> **GIVEN PROBLEM**
Repeat exactly the lines from the start of the entries below through the line containing "stroke([(6.4, 72.6), (11, 74.2), (16, 75.4)], 0.3)]". Omit the rest.
──────── DATA TO USE ────────
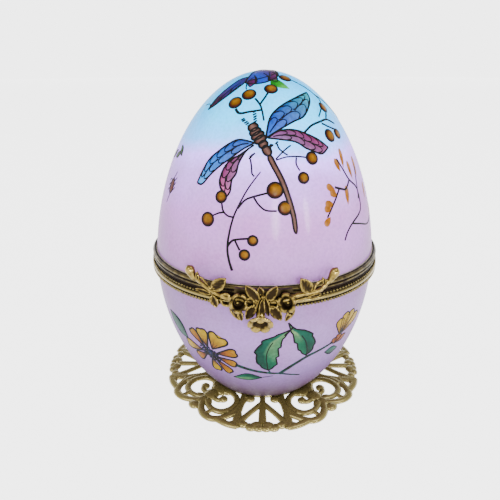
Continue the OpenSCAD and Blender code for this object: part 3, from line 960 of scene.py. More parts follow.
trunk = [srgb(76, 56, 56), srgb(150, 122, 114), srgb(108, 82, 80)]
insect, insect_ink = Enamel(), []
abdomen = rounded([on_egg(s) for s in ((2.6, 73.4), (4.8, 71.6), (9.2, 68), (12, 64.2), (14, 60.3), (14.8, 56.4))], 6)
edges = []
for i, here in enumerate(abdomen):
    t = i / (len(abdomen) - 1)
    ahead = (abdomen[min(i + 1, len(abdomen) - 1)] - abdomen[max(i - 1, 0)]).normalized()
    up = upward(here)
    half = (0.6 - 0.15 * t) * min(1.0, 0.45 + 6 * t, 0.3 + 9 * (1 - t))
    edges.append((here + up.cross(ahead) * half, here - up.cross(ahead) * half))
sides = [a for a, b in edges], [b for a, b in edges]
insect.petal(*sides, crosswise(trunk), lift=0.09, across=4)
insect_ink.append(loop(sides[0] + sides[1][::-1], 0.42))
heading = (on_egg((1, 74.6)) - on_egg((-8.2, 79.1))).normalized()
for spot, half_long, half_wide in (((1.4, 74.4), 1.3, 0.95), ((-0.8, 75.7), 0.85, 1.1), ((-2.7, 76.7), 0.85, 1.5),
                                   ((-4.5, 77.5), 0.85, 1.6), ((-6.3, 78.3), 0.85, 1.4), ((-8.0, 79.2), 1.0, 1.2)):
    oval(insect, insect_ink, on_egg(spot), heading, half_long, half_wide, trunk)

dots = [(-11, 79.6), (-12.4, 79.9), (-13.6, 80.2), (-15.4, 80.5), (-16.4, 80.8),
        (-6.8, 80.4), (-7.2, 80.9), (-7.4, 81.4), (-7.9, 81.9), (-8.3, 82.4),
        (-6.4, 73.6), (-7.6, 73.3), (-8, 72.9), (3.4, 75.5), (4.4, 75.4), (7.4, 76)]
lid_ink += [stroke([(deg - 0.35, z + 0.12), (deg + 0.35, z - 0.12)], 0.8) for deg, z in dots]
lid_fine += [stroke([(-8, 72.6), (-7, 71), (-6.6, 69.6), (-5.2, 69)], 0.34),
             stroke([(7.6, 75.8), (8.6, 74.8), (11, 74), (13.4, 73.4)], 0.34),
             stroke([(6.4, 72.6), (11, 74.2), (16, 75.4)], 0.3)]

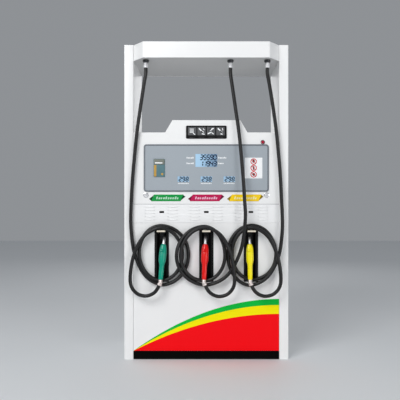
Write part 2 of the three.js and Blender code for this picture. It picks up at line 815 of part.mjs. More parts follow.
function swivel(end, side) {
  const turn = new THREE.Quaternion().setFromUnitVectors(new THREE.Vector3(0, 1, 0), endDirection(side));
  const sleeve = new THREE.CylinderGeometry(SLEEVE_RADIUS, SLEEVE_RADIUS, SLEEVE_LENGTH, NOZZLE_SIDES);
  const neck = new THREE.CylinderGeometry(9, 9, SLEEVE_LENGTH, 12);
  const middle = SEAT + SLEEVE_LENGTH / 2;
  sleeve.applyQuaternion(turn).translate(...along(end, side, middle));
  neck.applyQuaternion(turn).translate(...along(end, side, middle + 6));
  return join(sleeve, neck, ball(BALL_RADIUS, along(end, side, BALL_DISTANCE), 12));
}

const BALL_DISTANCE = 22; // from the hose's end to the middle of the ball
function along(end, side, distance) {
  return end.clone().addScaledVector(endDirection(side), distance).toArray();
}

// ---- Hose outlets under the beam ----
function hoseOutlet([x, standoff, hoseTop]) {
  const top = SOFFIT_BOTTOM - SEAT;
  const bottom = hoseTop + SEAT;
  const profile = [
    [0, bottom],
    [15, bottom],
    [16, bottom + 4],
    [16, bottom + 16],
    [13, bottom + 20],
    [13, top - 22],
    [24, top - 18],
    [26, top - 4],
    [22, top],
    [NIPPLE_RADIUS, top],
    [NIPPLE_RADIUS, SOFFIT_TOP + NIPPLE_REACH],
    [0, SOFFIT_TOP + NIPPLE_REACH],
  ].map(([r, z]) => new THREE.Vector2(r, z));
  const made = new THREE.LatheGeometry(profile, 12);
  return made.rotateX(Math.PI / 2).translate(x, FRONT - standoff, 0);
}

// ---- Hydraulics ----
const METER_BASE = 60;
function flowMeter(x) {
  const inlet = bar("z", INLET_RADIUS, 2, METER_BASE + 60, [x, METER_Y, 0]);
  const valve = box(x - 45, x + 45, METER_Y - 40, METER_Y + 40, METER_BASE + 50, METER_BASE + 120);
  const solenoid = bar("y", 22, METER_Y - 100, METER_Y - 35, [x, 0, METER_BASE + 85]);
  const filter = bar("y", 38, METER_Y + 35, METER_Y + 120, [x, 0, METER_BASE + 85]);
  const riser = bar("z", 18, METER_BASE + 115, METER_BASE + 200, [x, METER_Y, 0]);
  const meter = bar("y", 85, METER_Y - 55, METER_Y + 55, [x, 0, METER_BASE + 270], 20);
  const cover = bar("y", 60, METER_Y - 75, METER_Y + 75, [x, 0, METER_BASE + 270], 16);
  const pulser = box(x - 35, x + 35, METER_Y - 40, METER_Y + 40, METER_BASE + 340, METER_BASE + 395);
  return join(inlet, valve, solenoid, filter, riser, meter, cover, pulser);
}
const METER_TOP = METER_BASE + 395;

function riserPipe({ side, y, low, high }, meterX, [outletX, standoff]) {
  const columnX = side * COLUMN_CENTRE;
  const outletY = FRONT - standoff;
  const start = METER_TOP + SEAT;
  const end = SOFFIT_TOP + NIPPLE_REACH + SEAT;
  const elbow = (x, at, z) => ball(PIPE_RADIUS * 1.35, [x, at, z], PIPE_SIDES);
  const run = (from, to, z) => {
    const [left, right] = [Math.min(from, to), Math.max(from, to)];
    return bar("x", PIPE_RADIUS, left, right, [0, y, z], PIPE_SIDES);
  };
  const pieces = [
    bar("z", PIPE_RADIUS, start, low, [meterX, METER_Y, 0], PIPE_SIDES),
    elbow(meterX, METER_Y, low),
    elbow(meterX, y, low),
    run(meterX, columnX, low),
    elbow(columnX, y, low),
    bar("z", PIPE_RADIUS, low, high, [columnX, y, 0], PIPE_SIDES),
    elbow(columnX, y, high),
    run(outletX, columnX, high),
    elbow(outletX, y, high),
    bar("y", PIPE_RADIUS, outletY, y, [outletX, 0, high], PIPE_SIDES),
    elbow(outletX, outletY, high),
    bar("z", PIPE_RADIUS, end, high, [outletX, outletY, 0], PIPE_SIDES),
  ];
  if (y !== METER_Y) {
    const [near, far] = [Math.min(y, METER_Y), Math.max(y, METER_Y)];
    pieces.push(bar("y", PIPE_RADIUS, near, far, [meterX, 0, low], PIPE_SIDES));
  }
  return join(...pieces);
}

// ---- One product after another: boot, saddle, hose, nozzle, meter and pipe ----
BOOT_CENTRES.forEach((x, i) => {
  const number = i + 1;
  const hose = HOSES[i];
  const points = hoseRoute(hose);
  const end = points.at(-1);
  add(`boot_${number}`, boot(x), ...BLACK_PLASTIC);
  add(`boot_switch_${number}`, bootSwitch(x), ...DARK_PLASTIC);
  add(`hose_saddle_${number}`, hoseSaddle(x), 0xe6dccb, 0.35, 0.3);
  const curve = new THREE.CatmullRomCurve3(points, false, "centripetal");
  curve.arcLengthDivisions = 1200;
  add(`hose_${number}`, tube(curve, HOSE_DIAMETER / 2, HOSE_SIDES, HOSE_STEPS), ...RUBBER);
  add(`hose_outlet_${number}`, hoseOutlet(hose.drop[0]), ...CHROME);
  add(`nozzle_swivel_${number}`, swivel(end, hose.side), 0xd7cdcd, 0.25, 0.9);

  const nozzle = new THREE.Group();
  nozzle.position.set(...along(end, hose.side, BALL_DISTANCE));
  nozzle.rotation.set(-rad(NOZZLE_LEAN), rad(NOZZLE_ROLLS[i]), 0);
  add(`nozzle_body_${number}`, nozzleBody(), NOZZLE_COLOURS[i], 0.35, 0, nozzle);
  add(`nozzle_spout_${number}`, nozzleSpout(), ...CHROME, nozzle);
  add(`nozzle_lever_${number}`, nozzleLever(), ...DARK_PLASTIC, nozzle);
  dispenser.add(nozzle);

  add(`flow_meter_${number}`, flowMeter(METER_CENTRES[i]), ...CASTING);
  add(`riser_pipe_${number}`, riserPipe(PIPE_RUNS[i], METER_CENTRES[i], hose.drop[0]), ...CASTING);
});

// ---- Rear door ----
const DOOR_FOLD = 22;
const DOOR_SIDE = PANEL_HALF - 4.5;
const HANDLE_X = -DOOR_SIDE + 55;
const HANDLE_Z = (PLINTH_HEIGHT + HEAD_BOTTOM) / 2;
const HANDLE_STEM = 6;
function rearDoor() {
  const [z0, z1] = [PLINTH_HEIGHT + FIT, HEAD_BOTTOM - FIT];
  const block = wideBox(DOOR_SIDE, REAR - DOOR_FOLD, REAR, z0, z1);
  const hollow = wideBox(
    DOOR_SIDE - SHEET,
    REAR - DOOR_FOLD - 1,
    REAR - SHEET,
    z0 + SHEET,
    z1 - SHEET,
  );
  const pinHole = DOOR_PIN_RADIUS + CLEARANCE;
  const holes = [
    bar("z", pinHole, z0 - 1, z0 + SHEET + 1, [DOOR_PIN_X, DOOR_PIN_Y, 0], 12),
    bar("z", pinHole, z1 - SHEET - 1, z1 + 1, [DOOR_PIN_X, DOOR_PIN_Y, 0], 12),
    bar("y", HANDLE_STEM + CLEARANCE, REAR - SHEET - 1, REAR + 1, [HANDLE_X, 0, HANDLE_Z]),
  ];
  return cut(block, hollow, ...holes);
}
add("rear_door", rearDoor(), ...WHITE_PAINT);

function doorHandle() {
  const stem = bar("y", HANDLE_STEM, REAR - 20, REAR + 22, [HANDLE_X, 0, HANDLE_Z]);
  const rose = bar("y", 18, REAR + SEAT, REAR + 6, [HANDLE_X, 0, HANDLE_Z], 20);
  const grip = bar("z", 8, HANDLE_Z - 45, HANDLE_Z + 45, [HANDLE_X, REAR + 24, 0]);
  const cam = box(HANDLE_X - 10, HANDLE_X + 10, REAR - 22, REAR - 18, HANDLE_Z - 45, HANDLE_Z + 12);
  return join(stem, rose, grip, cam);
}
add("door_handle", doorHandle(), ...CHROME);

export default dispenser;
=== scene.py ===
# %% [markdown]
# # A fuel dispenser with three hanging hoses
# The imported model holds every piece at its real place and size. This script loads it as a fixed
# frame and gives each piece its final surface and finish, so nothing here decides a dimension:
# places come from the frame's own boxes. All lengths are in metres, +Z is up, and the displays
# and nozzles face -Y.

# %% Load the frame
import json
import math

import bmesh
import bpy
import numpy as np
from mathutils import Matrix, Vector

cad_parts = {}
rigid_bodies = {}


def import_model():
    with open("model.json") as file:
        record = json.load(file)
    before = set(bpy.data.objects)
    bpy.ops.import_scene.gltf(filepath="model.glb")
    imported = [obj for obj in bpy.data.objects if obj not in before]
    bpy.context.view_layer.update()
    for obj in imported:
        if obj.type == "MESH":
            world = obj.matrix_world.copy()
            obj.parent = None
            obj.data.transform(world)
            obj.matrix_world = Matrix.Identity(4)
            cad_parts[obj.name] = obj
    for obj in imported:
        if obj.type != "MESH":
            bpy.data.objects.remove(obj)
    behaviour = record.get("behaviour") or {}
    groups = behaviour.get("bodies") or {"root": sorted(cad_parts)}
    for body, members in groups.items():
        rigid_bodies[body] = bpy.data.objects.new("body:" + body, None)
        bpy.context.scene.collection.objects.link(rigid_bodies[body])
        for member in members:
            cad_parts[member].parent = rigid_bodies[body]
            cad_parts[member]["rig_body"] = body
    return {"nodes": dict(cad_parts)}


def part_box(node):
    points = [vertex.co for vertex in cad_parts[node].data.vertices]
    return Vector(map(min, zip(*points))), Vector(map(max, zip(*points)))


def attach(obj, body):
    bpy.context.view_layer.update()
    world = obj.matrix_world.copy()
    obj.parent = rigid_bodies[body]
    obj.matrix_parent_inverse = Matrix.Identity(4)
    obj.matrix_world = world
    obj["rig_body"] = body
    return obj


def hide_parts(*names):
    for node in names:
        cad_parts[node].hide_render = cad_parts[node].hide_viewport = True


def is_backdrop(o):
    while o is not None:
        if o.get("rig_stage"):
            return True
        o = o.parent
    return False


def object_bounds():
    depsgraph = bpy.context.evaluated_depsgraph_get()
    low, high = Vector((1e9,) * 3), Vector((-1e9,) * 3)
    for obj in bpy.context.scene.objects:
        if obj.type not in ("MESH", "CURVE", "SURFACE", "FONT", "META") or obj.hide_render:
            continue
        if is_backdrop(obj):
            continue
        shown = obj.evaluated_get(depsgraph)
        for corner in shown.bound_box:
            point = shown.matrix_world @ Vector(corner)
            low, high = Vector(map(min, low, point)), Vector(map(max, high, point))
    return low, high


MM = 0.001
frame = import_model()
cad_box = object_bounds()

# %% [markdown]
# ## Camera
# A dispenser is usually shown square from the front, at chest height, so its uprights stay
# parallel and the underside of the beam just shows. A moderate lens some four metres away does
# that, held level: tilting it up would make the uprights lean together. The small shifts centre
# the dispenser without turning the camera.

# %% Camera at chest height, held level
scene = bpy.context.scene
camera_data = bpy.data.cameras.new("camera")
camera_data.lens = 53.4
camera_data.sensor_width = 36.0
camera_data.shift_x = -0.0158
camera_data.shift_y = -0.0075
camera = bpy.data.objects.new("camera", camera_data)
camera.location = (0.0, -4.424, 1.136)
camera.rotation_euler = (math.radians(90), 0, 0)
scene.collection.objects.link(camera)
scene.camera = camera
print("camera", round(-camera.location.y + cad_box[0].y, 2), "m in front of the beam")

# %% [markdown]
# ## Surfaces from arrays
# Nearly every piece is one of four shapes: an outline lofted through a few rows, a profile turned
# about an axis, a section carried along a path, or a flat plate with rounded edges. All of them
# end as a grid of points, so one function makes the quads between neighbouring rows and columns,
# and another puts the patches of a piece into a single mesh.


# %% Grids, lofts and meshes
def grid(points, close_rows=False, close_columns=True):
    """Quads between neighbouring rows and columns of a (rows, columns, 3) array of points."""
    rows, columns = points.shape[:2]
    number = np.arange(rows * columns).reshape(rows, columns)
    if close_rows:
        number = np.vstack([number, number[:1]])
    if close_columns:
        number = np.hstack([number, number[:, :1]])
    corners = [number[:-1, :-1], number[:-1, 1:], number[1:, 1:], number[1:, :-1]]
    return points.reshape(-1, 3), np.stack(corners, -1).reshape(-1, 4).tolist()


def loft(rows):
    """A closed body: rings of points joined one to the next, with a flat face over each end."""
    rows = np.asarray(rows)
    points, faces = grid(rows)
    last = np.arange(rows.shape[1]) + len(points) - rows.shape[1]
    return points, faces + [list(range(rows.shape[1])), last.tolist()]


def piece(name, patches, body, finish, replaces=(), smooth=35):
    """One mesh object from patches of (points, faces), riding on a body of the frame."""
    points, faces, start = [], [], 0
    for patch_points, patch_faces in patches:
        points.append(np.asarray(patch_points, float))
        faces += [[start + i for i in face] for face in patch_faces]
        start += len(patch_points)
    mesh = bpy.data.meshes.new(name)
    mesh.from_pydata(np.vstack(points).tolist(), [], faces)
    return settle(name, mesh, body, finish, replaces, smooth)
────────
> **WRITTEN SOLUTION**
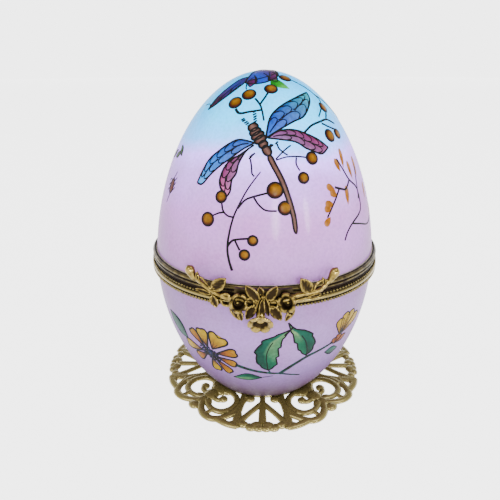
Continue the OpenSCAD and Blender code for this object: part 3, from line 960 of scene.py. More parts follow.
trunk = [srgb(76, 56, 56), srgb(150, 122, 114), srgb(108, 82, 80)]
insect, insect_ink = Enamel(), []
abdomen = rounded([on_egg(s) for s in ((2.6, 73.4), (4.8, 71.6), (9.2, 68), (12, 64.2), (14, 60.3), (14.8, 56.4))], 6)
edges = []
for i, here in enumerate(abdomen):
    t = i / (len(abdomen) - 1)
    ahead = (abdomen[min(i + 1, len(abdomen) - 1)] - abdomen[max(i - 1, 0)]).normalized()
    up = upward(here)
    half = (0.6 - 0.15 * t) * min(1.0, 0.45 + 6 * t, 0.3 + 9 * (1 - t))
    edges.append((here + up.cross(ahead) * half, here - up.cross(ahead) * half))
sides = [a for a, b in edges], [b for a, b in edges]
insect.petal(*sides, crosswise(trunk), lift=0.09, across=4)
insect_ink.append(loop(sides[0] + sides[1][::-1], 0.42))
heading = (on_egg((1, 74.6)) - on_egg((-8.2, 79.1))).normalized()
for spot, half_long, half_wide in (((1.4, 74.4), 1.3, 0.95), ((-0.8, 75.7), 0.85, 1.1), ((-2.7, 76.7), 0.85, 1.5),
                                   ((-4.5, 77.5), 0.85, 1.6), ((-6.3, 78.3), 0.85, 1.4), ((-8.0, 79.2), 1.0, 1.2)):
    oval(insect, insect_ink, on_egg(spot), heading, half_long, half_wide, trunk)

dots = [(-11, 79.6), (-12.4, 79.9), (-13.6, 80.2), (-15.4, 80.5), (-16.4, 80.8),
        (-6.8, 80.4), (-7.2, 80.9), (-7.4, 81.4), (-7.9, 81.9), (-8.3, 82.4),
        (-6.4, 73.6), (-7.6, 73.3), (-8, 72.9), (3.4, 75.5), (4.4, 75.4), (7.4, 76)]
lid_ink += [stroke([(deg - 0.35, z + 0.12), (deg + 0.35, z - 0.12)], 0.8) for deg, z in dots]
lid_fine += [stroke([(-8, 72.6), (-7, 71), (-6.6, 69.6), (-5.2, 69)], 0.34),
             stroke([(7.6, 75.8), (8.6, 74.8), (11, 74), (13.4, 73.4)], 0.34),
             stroke([(6.4, 72.6), (11, 74.2), (16, 75.4)], 0.3)]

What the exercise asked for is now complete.